Chicago Cubs: Ernie Banks
Who else could it be? He'd be the pick anyway but even the other options aren't valid. Ryne Sandberg started his career with the Phillies. Ron Santo (White Sox) and Billy Williams (A's) ended theirs with other teams. Sammy Sosa played for four other teams. Ernie Banks is right there with Ken Griffey Jr, Rod Carew and Frank Thomas as the greatest players to never play in a World Series.
Cincinnati Reds: Johnny Bench
I am having a harder time doing this with the National League than the AL. I was pretty torn between Bench and Barry Larkin. Bench defenders are right that he played on more great teams but Bench only has one more World Series ring than Larkin. Larkin was also an MVP…but Bench was twice. Bench retired at the young age of 35 so I figured that he played way less games than Larkin (who played until he was 40). I was shocked to see that Larkin only played 22 more games than Bench in his entire career. I forgot how often Larkin got hurt.
Milwaukee Brewers: Robin Yount
The second easiest pick in this entire blog. I guess the next pick for the Brewers would be Ryan Braun? Yount won two MVPs, had over 3000 hits and led the Brewers to their only World Series appearance. When I did this blog about Aaron Judge's great season, I was shocked to see Yount's 1982 season stack up with the best over the past 50 years.And yes, I know Robin Yount played his career in the American League. I had to split these blogs up somehow because they are so long so I thought the best way to go was with the current league placements. I hate that they had the Astros and Brewers switch leagues. I also hate that the DH is in both leagues. I'm not going to win either battle.
Pittsburgh Pirates: Roberto Clemente
MLB did the right thing retiring Jackie Robinson's number across all of baseball. They should do the same for Clemente. A part of two World Series championships, he had 3000 hits, four batting titles and died in a plane crash when he was only 38 trying to bring supplies to Nicaragua who just suffered an earthquake. He's an actual hero.
The Pirates had a few other options including Willie Stargell, Bob Mazeroski and Bob Friend. They were also teammates of Clemente and I imagine would make the same call I did.
St. Louis Cardinals: Stan Musial
It speaks volumes about Musial that even though the Cardinals are the most successful team in NL history, he's such an obvious choice. It's not like the Cardinals haven't had great players stay there. Bob Gibson, Yadi Molina and Adam Wainwright. Musial won 3 World Series rings, had a career .331 batting average and 3,630 hits…and still missed a season fighting in WWII. He was also a 24 time All-Star. That's not a typo.

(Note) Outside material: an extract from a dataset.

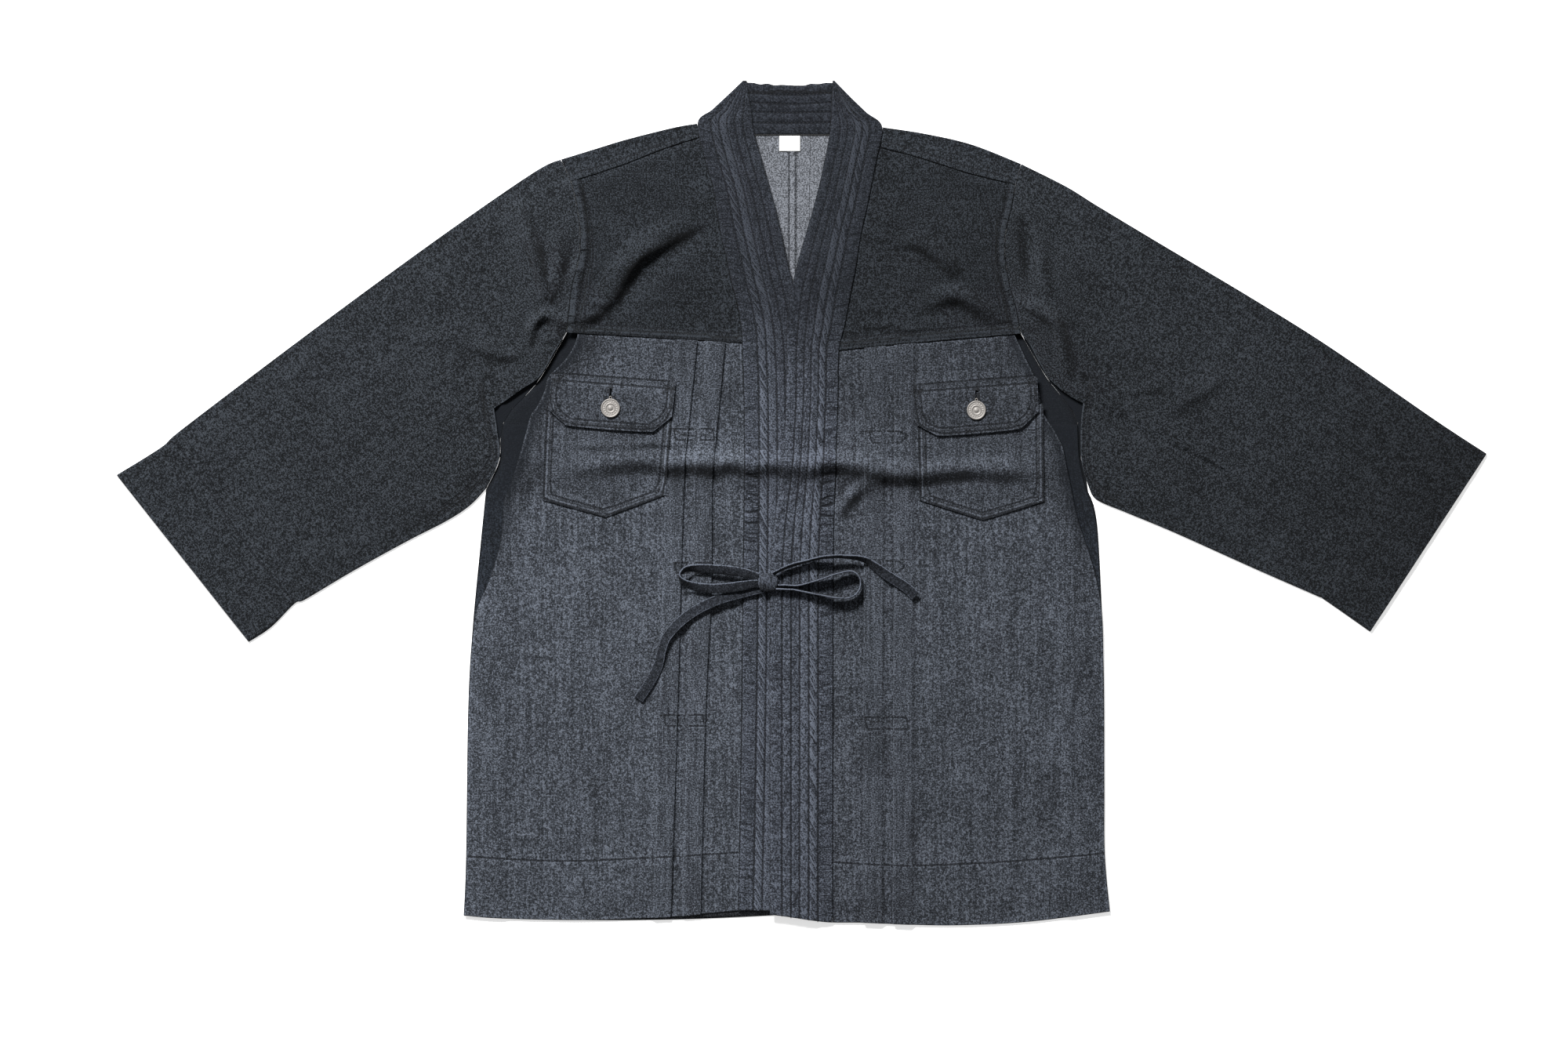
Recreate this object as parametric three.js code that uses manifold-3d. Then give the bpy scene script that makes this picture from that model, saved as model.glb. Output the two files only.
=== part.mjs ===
// A denim haori laid flat on its back, its fronts lapped and tied in a bow.
// Millimetres. +X runs to the viewer's right, +Y towards the collar and +Z up from the surface that
// the haori lies on. The origin is under the middle of the whole outline.
import * as THREE from "three";
import { mergeVertices } from "three/addons/utils/BufferGeometryUtils.js";
import Module from "manifold-3d";

const wasm = await Module();
wasm.setup();

// ---------- cloth and sewing ----------
const WALL = 1.0; // one layer of denim
const GAP = 0.4; // air between layers that lie on each other
const LAYER = WALL + GAP;
const SEAM = 0.4; // between pieces sewn edge to edge
const FOLD_TURN = 1.0; // how far a pressed fold takes to turn over
const FOLD_TURN_INSIDE = 1.7;
const SHOULDER_TUCK = 3; // the flat back stops this short of the shoulder fold
const TURN_TAIL = { reach: 10, thinner: 0.1 }; // of the turned strip, inside the flat back
const CENTRE_BACK = -8.8; // x of the centre-back seam

const PLEAT_DEPTH = 13;
const PLEAT_RAMP = 6; // run over which the cloth climbs onto a pleat
const PLEAT_ROOM = 1.2; // between the end of that climb and the turn under it
const PLEAT_LEAD = 1.5; // flat cloth past a pleat's fold edge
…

Arizona Diamondbacks: Brandon Webb
Webb has a higher WAR for the Diamondbacks than Curt Schilling, Luis Gonzales or anyone not named Randy Johnson or Paul Goldschmidt. He won the 2006 Cy Young award (he was also runner-up twice) and because his career ended so abruptly due to shoulder issues, I think people forget how great he was. If Webb wasn't an option, I think I would have had to go with Nick Ahmed.
Colorado Rockies: Todd Helton
I don't think it'll happen this year but I bet Helton gets into the Hall Of Fame soon. His first year on the ballot, he only got 16% but last year he was all the way up to 52%. With such a weak ballot this year, he could get be inducted this summer. I'm torn on him. I lean towards no because it's so hard to evaluate these Coors Field hitters. If you only look at his road splits, that's not enough to earn election but is it fair to only look how a guy does playing on the road?
Los Angeles Dodgers: Jackie Robinson
Hear me out. Sandy Koufax was a better player. So is Clayton Kershaw. However no Dodger was more important than Jackie Robinson. The Dodgers have a bevy of choices beyond the ones I've already named: Roy Campanella, Pee Wee Reese, Jim Gilliam and Don Drysdale among them. Jackie Robinson does stand apart. He only played 10 MLB seasons and the Dodgers won six NL pennants in that stretch. I think he'd respect this exercise too. When the Dodgers traded him to the New York Giants after the 1956 season, he promptly retired.
San Diego Padres: Tony Gwynn
San Francisco Giants: Mel Ott
If Christy Mathewson hadn't made the last start of his career with the Cincinnati Reds while serving as a player-manager, I would have gone with him. But I am happy giving Mel Ott some credit. He's probably the most forgotten member of the 500 home run club. He had a wild career which began when he made the major leagues at the age of 17 in 1926. He won six home run titles and brought the Giants to three World Series; winning in 1933. He finished his career with 511 home runs and a career .304 batting average. He's one of only 6 players with 500 or more home runs, a .300+ average, .400+ on-base percentage and .500+ slugging percentage.
Obviously he played a very long time ago but why is he SO forgotten? He died early the age of 49 after a car accident and a lot of these guys that played before TV and for organizations that moved get swept away. If you die so young and the fans that rooted for you have a team taken from them, your legacy has such a short shelf life. But Ott is in the Hall of Fame and is absolutely one of the greatest hitters ever.
I know this one was long but thanks for hanging in and reading this one. I hope you all have a great Thanksgiving. Even if you think I should have taken Stephen Strasburg over Ryan Zimmerman.